CHALLENGE: Copy out all of the material exactly.

RECORDED DATA:

====================

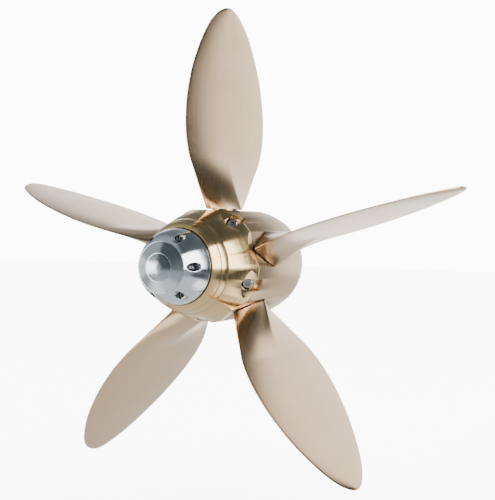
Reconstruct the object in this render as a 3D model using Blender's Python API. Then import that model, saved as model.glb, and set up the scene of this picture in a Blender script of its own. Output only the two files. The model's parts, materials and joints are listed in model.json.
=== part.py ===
"""Five-blade feathering propeller for a yacht's shaft, modelled in metres.

The shaft runs along Y and the water flows past towards -Y. The origin is the centre of the
shaft boss's forward face, where the shaft goes in. Stations along the shaft are measured
from the plane of the five blade axes, positive towards the shaft.
"""
import math

import bmesh
import bpy
from mathutils import Matrix

GAP = 0.0003
ROUND_STEPS = 48
SMALL_STEPS = 16
BORE_STEPS = 24
SLOT_STEPS = 12

BLADE_COUNT = 5
BLADE_PLANE_Y = -0.116
FIRST_BLADE_AZIMUTH = 90.0
PROPELLER_RADIUS = 0.355

HUB_RADIUS = 0.0788
HUB_RIM_STATION = 0.114
HUB_RIM_ROUND = 0.003
CROWN_START = 0.036
CROWN_LENGTH = 0.087
CROWN_DROP = 0.0153
CROWN_STEPS = 7
SEAT_RADIUS = 0.0748
SEAT_HALF_WIDTH = 0.0275
PARTING_STATION = -0.0455
SHOULDER_STATION = -0.050
SHOULDER_RADIUS = 0.0784
CONE_END_STATION = -0.101
CONE_END_RADIUS = 0.0626
CAVITY_RADIUS = 0.050
CAVITY_START = 0.037
COVER_CAVITY_RADIUS = 0.044
COVER_CAVITY_END = -0.072
SPIGOT_RADIUS = 0.045
SPIGOT_END = -0.1225

NARROW_RING_END = -0.1122
NARROW_RING_END_RADIUS = 0.0585
GROOVE_WIDTH = 0.0008
WIDE_RING_END = -0.1242
WIDE_RING_END_RADIUS = 0.0513
RING_BORE = SPIGOT_RADIUS + GAP

ANODE_RADIUS = 0.0497
ANODE_RECESS_RADIUS = 0.0503
ANODE_BACK = SPIGOT_END - GAP
ANODE_RIM_END = -0.1275
ANODE_STEP_STATION = -0.1645
ANODE_STEP_RADIUS = 0.0333
ANODE_STEP_HEIGHT = 0.0008
NOSE_RING_RADIUS = 0.0185
NOSE_RING_STATION = -0.1705
NOSE_TIP_STATION = -0.1765
ANODE_HOLE_CIRCLE = 0.041
ANODE_HOLE_RADIUS = 0.0056
ANODE_HOLE_AZIMUTH = 3.0
ANODE_HOLE_COUNT = 6
ANODE_SCREW_SEAT = -0.141
ANODE_BLIND_FLOOR = -0.143

BOSS_RADIUS = 0.036
BOSS_FACE_STATION = -BLADE_PLANE_Y
BOSS_END_STATION = -0.052
BOSS_FLANGE_RADIUS = 0.0475
BOSS_FLANGE_FRONT = 0.0345
BORE_MOUTH_RADIUS = 0.0225
BORE_TAPER = 0.05
BORE_END_STATION = 0.000
NUT_RECESS_RADIUS = 0.0245
KEYWAY_WIDTH = 0.012
KEYWAY_DEPTH = 0.0045
BOSS_CHAMFER = 0.0015

CENTRE_GEAR_TEETH = 36
BLADE_GEAR_TEETH = 16
GEAR_CLEARANCE = 0.0006
BLADE_GEAR_OUTER = 0.0540
BLADE_GEAR_INNER = 0.0440
STEM_RADIUS = 0.0180
STEM_END = 0.0546
SPIGOT_STEM_RADIUS = 0.0120
SPIGOT_STEM_END = 0.0420
GEAR_POCKET_RADIUS = 0.0250
GEAR_POCKET_TOP = 0.0549

BLADE_BASE_RADIUS = 0.0762
BASE_HALF_THICKNESS = 0.0258
ROOT_END_RADIUS = 0.150
BLADE_MID_THICKNESS = 0.0044
BLADE_TIP_THICKNESS = 0.0020
EDGE_THICKNESS = 0.0012
TIP_ROUNDNESS = 6
HALF_CHORDS = ((0.0756, 0.0512), (0.12, 0.0845), (0.16, 0.1092), (0.20, 0.1160),
               (0.25, 0.1106), (0.30, 0.0967), (0.335, 0.0851), (0.355, 0.0730))
CHORD_FRACTIONS = (1.0, 0.93, 0.7, 0.35, 0.0, -0.35, -0.7, -0.93, -1.0)
BLADE_RINGS = 18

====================

RESULT FOR THIS TASK:
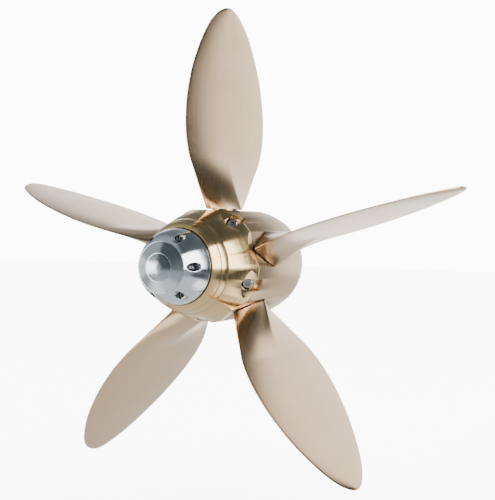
Reconstruct the object in this render as a 3D model using Blender's Python API. Then import that model, saved as model.glb, and set up the scene of this picture in a Blender script of its own. Output only the two files. The model's parts, materials and joints are listed in model.json.
=== part.py ===
"""Five-blade feathering propeller for a yacht's shaft, modelled in metres.

The shaft runs along Y and the water flows past towards -Y. The origin is the centre of the
shaft boss's forward face, where the shaft goes in. Stations along the shaft are measured
from the plane of the five blade axes, positive towards the shaft.
"""
import math

import bmesh
import bpy
from mathutils import Matrix

GAP = 0.0003
ROUND_STEPS = 48
SMALL_STEPS = 16
BORE_STEPS = 24
SLOT_STEPS = 12

BLADE_COUNT = 5
BLADE_PLANE_Y = -0.116
FIRST_BLADE_AZIMUTH = 90.0
PROPELLER_RADIUS = 0.355

HUB_RADIUS = 0.0788
HUB_RIM_STATION = 0.114
HUB_RIM_ROUND = 0.003
CROWN_START = 0.036
CROWN_LENGTH = 0.087
CROWN_DROP = 0.0153
CROWN_STEPS = 7
SEAT_RADIUS = 0.0748
SEAT_HALF_WIDTH = 0.0275
PARTING_STATION = -0.0455
SHOULDER_STATION = -0.050
SHOULDER_RADIUS = 0.0784
CONE_END_STATION = -0.101
CONE_END_RADIUS = 0.0626
CAVITY_RADIUS = 0.050
CAVITY_START = 0.037
COVER_CAVITY_RADIUS = 0.044
COVER_CAVITY_END = -0.072
SPIGOT_RADIUS = 0.045
SPIGOT_END = -0.1225

NARROW_RING_END = -0.1122
NARROW_RING_END_RADIUS = 0.0585
GROOVE_WIDTH = 0.0008
WIDE_RING_END = -0.1242
WIDE_RING_END_RADIUS = 0.0513
RING_BORE = SPIGOT_RADIUS + GAP

ANODE_RADIUS = 0.0497
ANODE_RECESS_RADIUS = 0.0503
ANODE_BACK = SPIGOT_END - GAP
ANODE_RIM_END = -0.1275
ANODE_STEP_STATION = -0.1645
ANODE_STEP_RADIUS = 0.0333
ANODE_STEP_HEIGHT = 0.0008
NOSE_RING_RADIUS = 0.0185
NOSE_RING_STATION = -0.1705
NOSE_TIP_STATION = -0.1765
ANODE_HOLE_CIRCLE = 0.041
ANODE_HOLE_RADIUS = 0.0056
ANODE_HOLE_AZIMUTH = 3.0
ANODE_HOLE_COUNT = 6
ANODE_SCREW_SEAT = -0.141
ANODE_BLIND_FLOOR = -0.143

BOSS_RADIUS = 0.036
BOSS_FACE_STATION = -BLADE_PLANE_Y
BOSS_END_STATION = -0.052
BOSS_FLANGE_RADIUS = 0.0475
BOSS_FLANGE_FRONT = 0.0345
BORE_MOUTH_RADIUS = 0.0225
BORE_TAPER = 0.05
BORE_END_STATION = 0.000
NUT_RECESS_RADIUS = 0.0245
KEYWAY_WIDTH = 0.012
KEYWAY_DEPTH = 0.0045
BOSS_CHAMFER = 0.0015

CENTRE_GEAR_TEETH = 36
BLADE_GEAR_TEETH = 16
GEAR_CLEARANCE = 0.0006
BLADE_GEAR_OUTER = 0.0540
BLADE_GEAR_INNER = 0.0440
STEM_RADIUS = 0.0180
STEM_END = 0.0546
SPIGOT_STEM_RADIUS = 0.0120
SPIGOT_STEM_END = 0.0420
GEAR_POCKET_RADIUS = 0.0250
GEAR_POCKET_TOP = 0.0549

BLADE_BASE_RADIUS = 0.0762
BASE_HALF_THICKNESS = 0.0258
ROOT_END_RADIUS = 0.150
BLADE_MID_THICKNESS = 0.0044
BLADE_TIP_THICKNESS = 0.0020
EDGE_THICKNESS = 0.0012
TIP_ROUNDNESS = 6
HALF_CHORDS = ((0.0756, 0.0512), (0.12, 0.0845), (0.16, 0.1092), (0.20, 0.1160),
               (0.25, 0.1106), (0.30, 0.0967), (0.335, 0.0851), (0.355, 0.0730))
CHORD_FRACTIONS = (1.0, 0.93, 0.7, 0.35, 0.0, -0.35, -0.7, -0.93, -1.0)
BLADE_RINGS = 18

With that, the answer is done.